By Matt Bae, Academic Advisor
When I was in college, I worked at a part-time restaurant job whenever I went home for the breaks. I worked as a cashier, serving food—things that I had zero experience with and were really challenging for me because I was quiet.
It taught me so much about myself– how to conduct myself professionally, how to troubleshoot, how to work with other people and also what value looks like in a workplace. If you’re working during the gap semester, here are some ways to learn from that experience.
What to do with a paycheck
You’re going to be earning money, and then you learn what to do with that. Are you going to save it? Spend it? It’s a good way to remind yourself of the value of a dollar.
How to be responsible
Beyond that, a job requires you to be on time. It requires you to be responsible and communicative. Are you going to show up ten minutes late? When you do show up, are you ready to work right away? It’s teaching you that you have an obligation to other people, to your teammates, to your company, to your customers. It teaches you responsibility—something you can bring to academics, your career, even personal relationships.
How to work with people
You might have a supervisor you love working with but a teammate you have a hard time working with. At the end of the day, you have to do your job together. The sooner you learn how to work with different types of people, the better off you are. It’s going to help you in group projects in school, in classroom discussions, talking to professors. No matter what you’re doing you’re always going to meet new kinds of people. Building up your ability to work with other people and learning how to navigate other people’s personalities is really valuable.
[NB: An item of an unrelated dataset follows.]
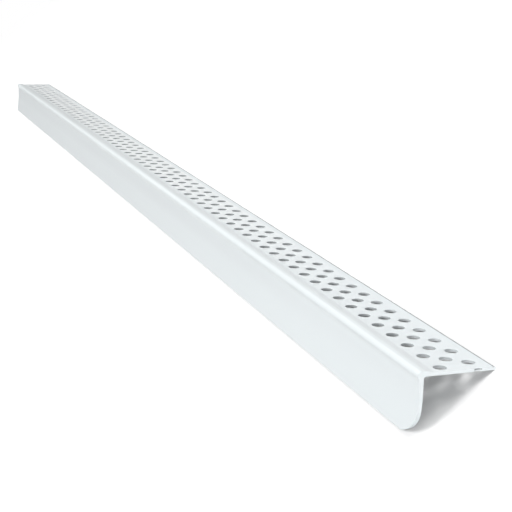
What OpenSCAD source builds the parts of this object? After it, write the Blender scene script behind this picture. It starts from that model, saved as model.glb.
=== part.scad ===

How to handle difficult situations with poise
One of the things I learned from years of working in a customer service role: you have to put a smile on and greet people and just listen. You might encounter people who are difficult or have something they’re not happy with. If you’re working as a cashier, for example, you have to learn how to handle that situation professionally and with poise. You learn how to listen to somebody while also letting them know what the confines of the situation are, and you learn how to relay the problem to your supervisor without alienating the customer. You learn to just listen and find out what the person needs.
In my job, I work with all different kinds of parents, students, colleagues, people from all sorts of different backgrounds. People come in with different questions, and some people have urgent things they need to get resolved. Those things get a lot easier for me to handle and a lot easier for them to feel like they’re heard if we’re being level-headed. That’s something I learned by working in a customer service role.
Keep an eye on the big picture
I would remind students that everything is part of the bigger picture—the good and the bad, those tiring shifts and those shifts you’re really ready for, a job you love or a job that maybe isn’t the best fit for you right now. If you don’t love your job, think about that and reflect on that and maybe you’ll know what to look for next time. If you love it, remember that and look for something that makes you feel that same way later on. Even if you have a really bad day, there’s always a point to it. You can always get something out of it. You just have to look at it the right way.